Ask Slashdot: Do You Still Have a Pager? Do You Find It Useful?
New submitter Chance Callahan writes: I am starting a business, helping a friend with his own startup, and volunteering regularly with a major political campaign (#feelthebern). One thing I have noticed is that my phone likes to die at the most inconvenient times and leaves me out of touch with people. With the business I'm starting requiring clients to be able to get ahold me quickly, I have been seriously considering getting a two-way pager. It's much easier swap out a AA battery once a month then to worry "will client X be able to get ahold me in the event of an emergency?" So, Slashdot, the million dollar question is, in the age of cell phones, do you have a pager? Do you still find it useful? Do any other "dead-tech" tools still play a big role for your communications? For example, fax machines are still big in Japan, and a lot of people keep landlines, too.
Why not buy one of those easy-to-find extra battery USB-charger things and carry that with you instead?
Put my fist through my alarm clock with its ding-dong death inside my ear. - The Blackjacks.
Where I work in downtown Seattle, cell coverage doesn't work at all below ground or in our office building if you're not near a window. We have to still use pagers.
A phone cannot be carried into a secure area. A (one-way) pager can.
You can get cheap dumb phones with long battery life, or you can even get one with AA batteries (like SpareOne). That will give you both voice and text functionality and spare you the embarrassment of asking someone to page you (at least I would feel awkward mentioning pagers to my clients).
Also, you could setup a simple email to SMS gateway, so you can get a text message whenever somebody emails emergency@yourbusiness.com.
In a nutshell, your phone battery will drain quickly only if you keep using it as a smart phone, i.e. using data, wifi, bluetooth, having your screen on all the time, etc. If you keep a dedicated mobile phone for emergencies only and use it primarily for texting, you will have all the benefits of a pager while remaining in the 21st century.
You can push a dumb phone battery to a full week if you do it right, and to me at least, charging a phone over weekend or in the car is easier and cheaper then swapping batteries.
Not sure how you manage to have a phone with less than a half day of life.
My guess is that the OP is like a former boss of mine who would complain constantly about the shitty battery life of new phones yet would never charge his phone until it shut itself off because the battery ran low.
Greylisting is to SMTP as NAT is to IPv4
I'm on call from time to time (one week a month, for a full 7 days) and I *LOVE* the fact that a Pager at 3AM at least gives me a bit of time to wake-up and go to the toilet compared to being called directly and dump on a phone bridge with 10 other people wanting an answer *RIGHT NOW*.
I also have shitty Cell reception where I live, but Pager reception is A-1
Many emergency services such as fire departments, Offices of emergency management, etc still use RF pagers. The system is part of or tied in with the dispatch system. By removing third parties in the communication signal chain, the pager systems provide latency free, and high availability for dispatch systems.
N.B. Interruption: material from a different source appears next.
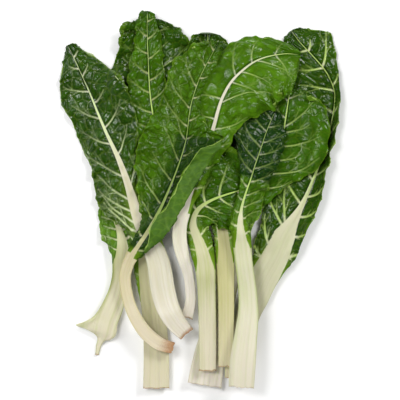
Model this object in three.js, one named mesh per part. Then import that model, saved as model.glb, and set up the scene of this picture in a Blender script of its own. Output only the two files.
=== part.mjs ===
// A bunch of white-stemmed chard lying on its side: eleven whole leaves, each grown as one piece from
// the cut end of its stalk, through the midrib, to the two halves of its blade.
// Units are millimetres. +Y runs from the cut ends to the leaf tips, +X is to the right as seen from
// above, and +Z is up from the surface that the bunch lies on.
import * as THREE from "three";

// Driving dimensions.
const BLADE_THICKNESS = 1.2;
const LEAF_GAP = 2; // clear height between one leaf and those that it lies on
const RIB_DEPTH_SHARE = 0.62; // depth of a stalk or midrib over its half width
const RIB_DEPTH_LEAST = 0.5;
const RIB_DEPTH_MOST = 8.5;
const CHANNEL_SHARE = 0.14; // depth of the channel along a stalk's upper face, over the stalk's depth
const BELLY_SHARE = 0.45; // middle part of a stalk's back that is flat
const SETTLE_HEIGHT = 0.45; // what lies lower than this is pressed flat onto the surface

// The lattice that a leaf is built on: stations along it, columns across it.
const STEPS_PER_ROW = 2; // stations from one row of the leaf's table to the next
const BLADE_COLUMNS = 4; // on each half of the blade, outside the midrib's edge
const ROLLED_COLUMNS = 7; // the same on a leaf that has a half rolled over
const STALK_CROWDING = 1.9; // how much closer the columns stand toward the edges of a bare stalk
const SLOPE_STEPS = 24; // steps in which the blade's slope turns from the rib to the margin

// Widths over which one form passes into another: where it starts, and where it is complete.
const BLADE_BEGINS = [0, 0.5]; // half blades; a share of the rib is added to the second
const BLADE_RIB_SHARE = 0.6;
const RUFFLE_BEGINS = [4, 24]; // half blades
const CHANNEL_BEGINS = [3, 9]; // half widths of ribs
const RUFFLE_POWER = 1.5; // how closely the ruffle keeps to the margin

// How a leaf settles on the ones below it.
const CELL = 1; // cells of the height map
const MAP_REACH = 240;
const MAP_CELLS = (2 * MAP_REACH) / CELL;
const SAMPLE_STEP = 0.8;
const SETTLE_ROUNDS = 6;
const RELAX_PASSES = 160;
const RIB_SAG = 0.5; // how far a free station of the rib drops below its neighbours' mean
const BLADE_SAG = 0.5;
const TIED_REACH = 2; // the strip of blade beside the rib that moves with it
const CLOSE_ENOUGH = 0.02;

// One half of a blade where it stands level, and a row that is all stalk.
const EVEN_CREASE = 0.5;
const BARE = [0, 0, 0];

// A row of a leaf's table: the middle of its rib, the rib's half width, its left and right halves of
// the blade and how far the rib is held above what it lies on. A half is its width, its slope beside
// the rib and at the margin in degrees above level, and the place of the crease between the two
// slopes, from 0 at the rib to 1 at the margin. A crease well past 1 leaves the half unfolded.
function blade(x, y, rib, left, right, hold = 0) {
  return { x, y, rib, hold, left: [...left, EVEN_CREASE], right: [...right, EVEN_CREASE] };
}

const stalk = (x, y, rib) => blade(x, y, rib, BARE, BARE);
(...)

They also work well for emergency services because they are geographically limited by the pager transmission antenna coverage. which usually coincides with the emergency services coverage area. For the OP's situation there are usually two options: a local RF network, or satellite pager systems. The local networks may or may not have better coverage, just depends on your local pager provider. Sat pagers tend to have nationwide coverage, but reception is limited by access to the sky. Those choices may or may not be suitable for your needs. RB
He's a Bernie supporter. He's holding out for free energy.
We are beginning to investigate smartphone based solutions, which, in order to be compliant with US privacy regulations have expensive recurring monthly charges, and will involve installing and maintaining microcells in our hospitals.
One of my friends carries a pager when he's on call for work (a municipality, and he'd most likely be contacted about a toxic spill). He just clips it to his belt and forgets about it.
The pager has several advantages over a phone. The most critical is that it's a shared device that gets passed between the on-call staff. That means there's no risk of someone forgetting their phone at home, running out of battery or having an incorrect number listed on the staff contact form. Emergency Services has a single contact number that should always work.
Why doesn't someone developing medical devices see this as a market and develop a pager for the medical industry if pagers are no longer being made?
It's not the pagers. It's the paging systems. The market has dropped greatly, so maintaining transmitter towers, repeaters, the whole system, is a hard business to be in. Reliability is exactly why some large medical systems run their own metro-wide paging systems.
An extra cheap non.smar phone easily lasts a week on a charge.